2. The “Culture War”
Along with these problems many believers who are sensitive to the need for their churches to be involved in reaching out to the “sinners” in our cities are wary of the constant denunciations by notable Christian leaders of various groups involved in the “culture war” of our times: gays and lesbians, drug addicts, AIDS sufferers, prostitutes, husband-less women, wife-less husbands, fatherless children, teenagers involved in crime and gang warfare. They feel that these public “Christian” declarations of hostility to particular sins and sinners do little to serve the cause of the gospel of Christ and the salvation of the very sinners whom Jesus died to save.
Consequently, those churches that welcome sinners of every kind to their services may have an additional factor of reluctance to practice discipline. “How can the gospel be preached,” they ask, “if we start disciplining the people who need the gospel most?”
There is also a widespread feeling that certain sins are “unacceptable” and will lead to the cry for discipline—sins such as homosexual practice or drug addiction—and that other sins are “acceptable” and will rarely bring a call for discipline—sins such as dishonest business practice or malicious gossip. Along with this sense of unfair discrimination, a further question is asked: “Which of these sins are more widely present in our churches, and therefore more obviously in need of proper discipline?”
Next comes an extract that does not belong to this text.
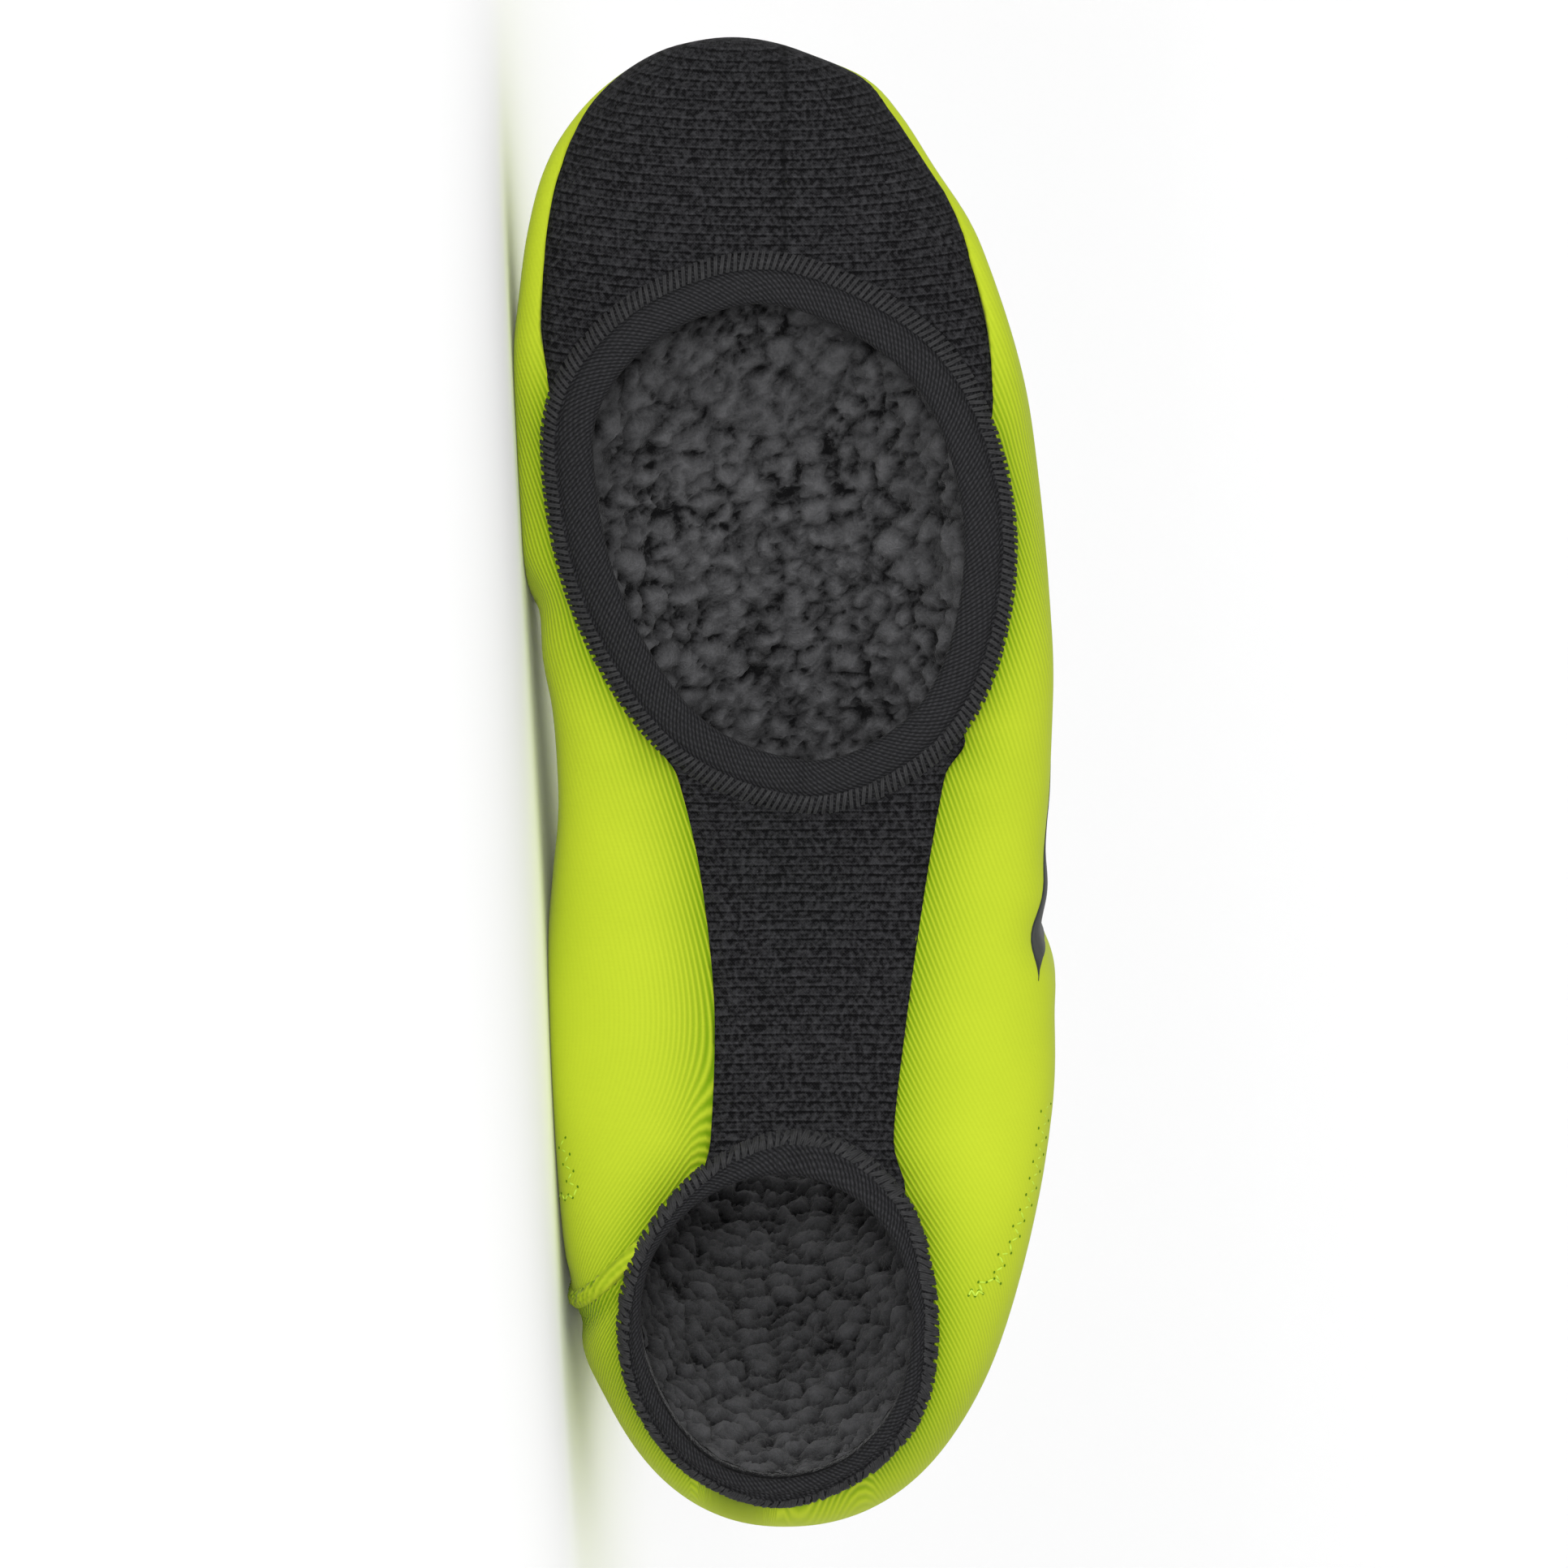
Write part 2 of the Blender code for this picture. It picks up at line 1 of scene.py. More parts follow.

3. The Calling of the Church
Jesus calls his church into existence to glorify and enjoy the Father with him, to serve fellow believers in love, and to bring his message of salvation to a wicked and desperately needy world.
This calling of the church to the world means that we are forbidden by Christ to curse, revile, and insult sinners. Rather, we are commanded to pray for them, to bless them, and to love them even if they hate us and make themselves our enemies.
A church, therefore, is not to be a gathering where only the righteous feel welcome, but rather, a fellowship of sinners saved by grace that welcomes other sinners, a gathering of believers who, like Jesus himself, eat and drink with sinners and are servants of sinners. A proper humility before God will always lead to such an attitude and lifestyle. If this humility is not present, we will bring on ourselves the denunciation that Jesus spoke to the Pharisee (Luke 18:9–14). This man had prayed congratulating himself that he was not sinful like other men.
A church ought to be a body in which sinners of every kind are welcomed to hear the proclamation of the gospel. It ought to be a community where those seeking God are given time to repent of their sins. It ought to be a fellowship of supplication where there is urgent and persistent prayer for the Spirit to call sinful men and women to the obedience of Christ and to an increasingly righteous life.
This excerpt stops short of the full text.